Mandatory Disclosures in Florida
All Florida landlords are required to make the following disclosures to their tenants, either within the terms of their lease or in a separate agreement:
- Lead-based paint. For houses built prior to 1978, federal law requires landlords to provide tenants with information about lead based paint hazards. Read more.
- Authorized Authorities. Florida landlords are required to provide their tenants with the names and addresses of all owners for their property. This disclosure must also include any intermediaries certified to act on that property owner’s behalf.
- Radon Gas. Florida landlords must provide their tenants with information relating to radon gas, whether or not it is present in or near their rental unit. This disclosure must include language provided by the state that details the nature and hazards associated with radon gas.
Changing the Locks in Florida
Florida’s current statutory code does not clearly indicate whether landlords or tenants are empowered to change a unit’s locks without the other parties permission. However, Florida law does forbid lockouts as a form of retaliation for not paying rent (sometimes known as a “self help” eviction).
Additional Resources for Florida Renters
To learn more, please refer to the below digital resources.
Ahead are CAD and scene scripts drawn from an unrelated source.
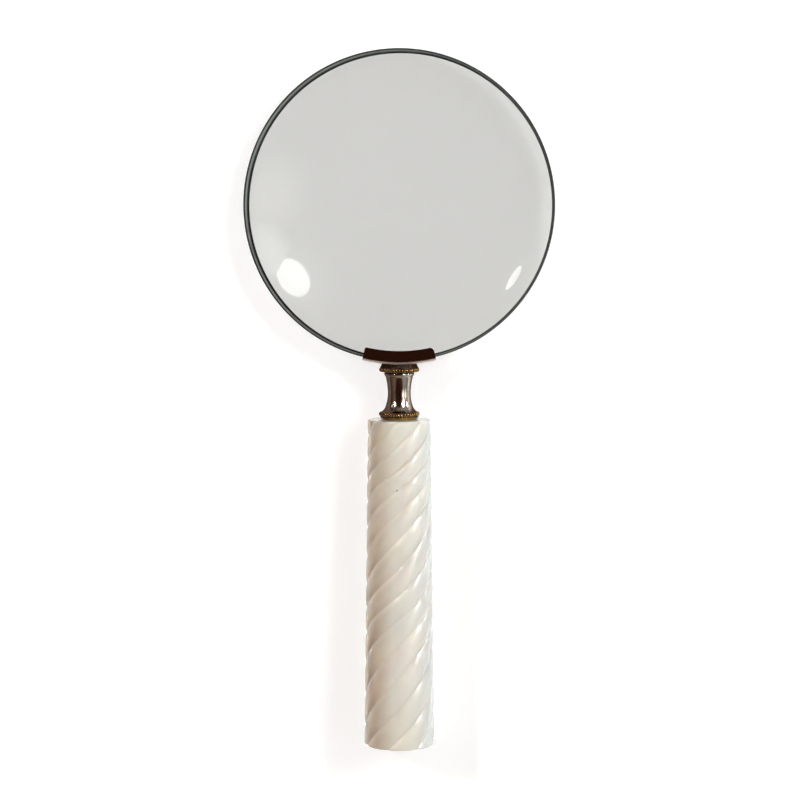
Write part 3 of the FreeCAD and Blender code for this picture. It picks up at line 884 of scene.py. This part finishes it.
def make_glow(name, core, halo, colour):
    """Light with a hot core in the middle of a panel, and a halo that fades out to its edge."""
    nodes = Nodes(name)
    coordinates = nodes.add("ShaderNodeTexCoord")
    gradient = nodes.add("ShaderNodeTexGradient", gradient_type="SPHERICAL")
    widened = nodes.add("ShaderNodeVectorMath", operation="SCALE")
    widened.inputs["Scale"].default_value = 2.0
    nodes.link(coordinates.outputs["Object"], widened.inputs[0])
    nodes.link(widened.outputs[0], gradient.inputs[0])
    total = nodes.add("ShaderNodeMath", operation="ADD")
    nodes.link(nodes.span(gradient.outputs["Fac"], 0.0, halo, *HALO_FADE), total.inputs[0])
    nodes.link(nodes.span(gradient.outputs["Fac"], 0.0, core, *CORE_FADE), total.inputs[1])
    glow = nodes.add("ShaderNodeEmission")
    glow.inputs["Color"].default_value = (*colour, 1)
    nodes.link(total.outputs[0], glow.inputs["Strength"])
    nodes.link(glow.outputs[0], nodes.output.inputs["Surface"])
    return nodes.material


def make_softbox(name, azimuth, polar, across, along, core, halo, colour):
    """A glowing oval panel aimed at the lens, brightest in its middle and fading to its edge.

    Azimuth runs from right toward the far side of the lens, and polar from straight overhead.
    Across is the panel's size round the overhead line and along its size away from it.
    """
    turn, tilt = math.radians(azimuth), math.radians(polar)
    flat = math.cos(turn) * RIGHT - math.sin(turn) * DOWN
    sideways = -math.sin(turn) * RIGHT - math.cos(turn) * DOWN
    toward = math.sin(tilt) * flat + math.cos(tilt) * FRONT
    upward = toward.cross(sideways)
    bpy.ops.mesh.primitive_circle_add(vertices=64, radius=0.5, fill_type="NGON")
    panel = bpy.context.object
    panel.name = name
    size = Matrix.Diagonal((across, along, 1, 1))
    turned = Matrix((sideways, upward, -toward)).transposed().to_4x4()
    panel.matrix_world = Matrix.Translation(LENS_MIDDLE + SOFTBOX_DISTANCE * toward) @ turned @ size
    panel.data.materials.append(make_glow(name, core, halo, colour))


# The room's colours by direction: (component, colour) stops along X, Z and Y, multiplied together.
WALLS = (
    (-1.0, (0.26, 0.18, 0.13)),
    (-0.4, (0.18, 0.13, 0.10)),
    (0.3, (0.35, 0.30, 0.26)),
    (0.55, (0.36, 0.36, 0.36)),
    (0.8, (0.36, 0.36, 0.36)),
    (1.0, (0.16, 0.165, 0.17)),
)
CEILING = (
    (0.0, (1.0, 1.0, 1.0)),
    (0.70, (1.0, 0.98, 0.95)),
    (0.84, (0.18, 0.09, 0.07)),
    (1.0, (0.12, 0.036, 0.024)),
)
ENDS = (
    (-1.0, (1.4, 1.4, 1.4)),
    (0.2, (0.80, 0.80, 0.80)),
    (1.0, (1.0, 1.0, 1.0)),
)
BACKDROP = (0.86, 0.86, 0.85)


def world_ramp(tree, factor, stops):
    """A colour that follows one direction component through (component, colour) stops."""
    low, high = stops[0][0], stops[-1][0]
    spread = tree.nodes.new("ShaderNodeMapRange")
    spread.inputs["From Min"].default_value = low
    spread.inputs["From Max"].default_value = high
    tree.links.new(factor, spread.inputs["Value"])
    ramp = tree.nodes.new("ShaderNodeValToRGB")
    elements = ramp.color_ramp.elements
    while len(elements) < len(stops):
        elements.new(0.5)
    for element, (component, colour) in zip(elements, stops):
        element.position = (component - low) / (high - low)
        element.color = (*colour, 1)
    tree.links.new(spread.outputs["Result"], ramp.inputs["Fac"])
    return ramp.outputs["Color"]


def make_world():
    """A bright wall on the right, a dim warm one on the left, and a dark warm ceiling.

    Seen directly, beyond the floor, the room is a plain pale backdrop.
    """
    world = bpy.data.worlds.new("room")
    world.use_nodes = True
    bpy.context.scene.world = world
    tree = world.node_tree
    coordinates = tree.nodes.new("ShaderNodeTexCoord")
    split = tree.nodes.new("ShaderNodeSeparateXYZ")
    tree.links.new(coordinates.outputs["Generated"], split.inputs[0])
    walls = world_ramp(tree, split.outputs["X"], WALLS)
    ceiling = world_ramp(tree, split.outputs["Z"], CEILING)
    ends = world_ramp(tree, split.outputs["Y"], ENDS)
    colour = walls
    for other in (ceiling, ends):
        both = tree.nodes.new("ShaderNodeMix")
        both.data_type = "RGBA"
        both.blend_type = "MULTIPLY"
        both.inputs[0].default_value = 1.0
        tree.links.new(colour, both.inputs[6])
        tree.links.new(other, both.inputs[7])
        colour = both.outputs[2]
    background = tree.nodes["Background"]
    tree.links.new(colour, background.inputs["Color"])
    backdrop = tree.nodes.new("ShaderNodeBackground")
    backdrop.inputs["Color"].default_value = (*BACKDROP, 1)
    path = tree.nodes.new("ShaderNodeLightPath")
    seen = tree.nodes.new("ShaderNodeMixShader")
    tree.links.new(path.outputs["Is Camera Ray"], seen.inputs[0])
    tree.links.new(background.outputs[0], seen.inputs[1])
    tree.links.new(backdrop.outputs[0], seen.inputs[2])
    tree.links.new(seen.outputs[0], tree.nodes["World Output"].inputs["Surface"])


make_floor()
make_camera()
# Each panel's name, azimuth, polar angle, size across, size along, core, halo and colour.
make_softbox("key", 34, 42, 1.10, 1.25, 55, 1.5, (1.0, 0.99, 0.97))
make_softbox("second", 148, 45, 0.72, 0.28, 440, 0.8, (1.0, 0.97, 0.93))
make_softbox("window", 20, 46, 1.00, 0.85, 0, 5.2, (1.0, 1.0, 0.98))
make_softbox("fill", -6, 42, 1.00, 1.20, 0, 2.6, (1.0, 0.98, 0.94))
make_softbox("side", -4, 68, 1.10, 0.90, 0, 2.2, (1.0, 0.96, 0.90))
make_softbox("low_right", 18, 79, 0.80, 0.60, 45, 1.0, (1.0, 1.0, 0.98))
make_softbox("low_left", 156, 70, 0.60, 0.60, 8, 0.6, (1.0, 0.98, 0.95))
make_world()
bpy.context.scene.view_settings.view_transform = "Standard"
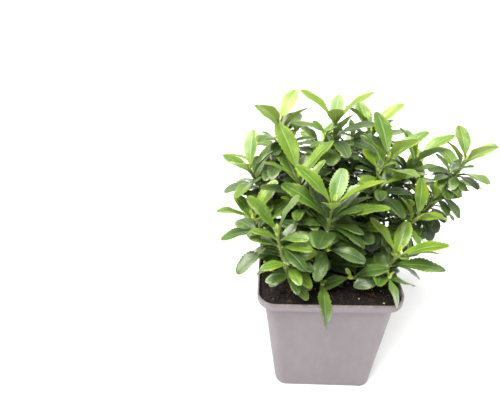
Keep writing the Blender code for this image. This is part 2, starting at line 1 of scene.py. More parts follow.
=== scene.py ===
# Evergreen spindle bush in a square nursery pot: the visible pot, soil, stems and leaves
# Metres, Z up. The origin is the middle of the pot's underside and the front is -Y

import json
import math

import bpy
import numpy as np
from mathutils import Matrix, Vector
from mathutils.bvhtree import BVHTree

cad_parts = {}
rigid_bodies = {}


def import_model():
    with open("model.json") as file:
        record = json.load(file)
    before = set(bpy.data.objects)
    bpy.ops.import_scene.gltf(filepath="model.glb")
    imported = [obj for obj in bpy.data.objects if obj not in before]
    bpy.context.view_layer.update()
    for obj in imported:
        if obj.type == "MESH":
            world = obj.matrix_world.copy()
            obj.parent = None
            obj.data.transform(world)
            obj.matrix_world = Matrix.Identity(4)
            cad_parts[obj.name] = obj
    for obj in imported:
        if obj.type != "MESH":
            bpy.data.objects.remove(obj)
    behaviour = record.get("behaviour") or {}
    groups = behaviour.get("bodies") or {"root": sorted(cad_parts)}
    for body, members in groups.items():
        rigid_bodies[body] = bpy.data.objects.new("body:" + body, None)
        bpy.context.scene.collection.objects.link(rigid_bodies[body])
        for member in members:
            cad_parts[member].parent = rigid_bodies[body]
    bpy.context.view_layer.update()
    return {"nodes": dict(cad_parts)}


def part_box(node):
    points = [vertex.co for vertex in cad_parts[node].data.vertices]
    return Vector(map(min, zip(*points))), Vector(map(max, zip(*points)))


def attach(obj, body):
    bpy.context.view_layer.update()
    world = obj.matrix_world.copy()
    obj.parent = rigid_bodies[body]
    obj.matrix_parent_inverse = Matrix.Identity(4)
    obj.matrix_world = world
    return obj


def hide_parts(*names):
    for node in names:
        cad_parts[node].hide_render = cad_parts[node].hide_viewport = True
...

Chapter 760 of the 2019 Florida Statues – “Fair Housing Act” – These statutes specifically outline which classes of people are protected from housing discrimination in Florida. Also, these laws can be used as a point of reference when trying to determine if a specific action taken by a landlord constitutes discrimination.
Florida Landlord-Tenant Laws in Practice – This consumer-oriented document breaks down most of the state’s major landlord-tenant laws and applies them to familiar situations experienced by both parties. This document also provides recommendations that can forgo conflict altogether.
Rights and Duties of Tenants and Landlords – These digital pamphlets outline the rights and duties assigned to tenants and landlords when they enter into a leasing relationship. These pamphlets also address what either party can do to resolve a conflict when either party fails to adhere to its assigned duties.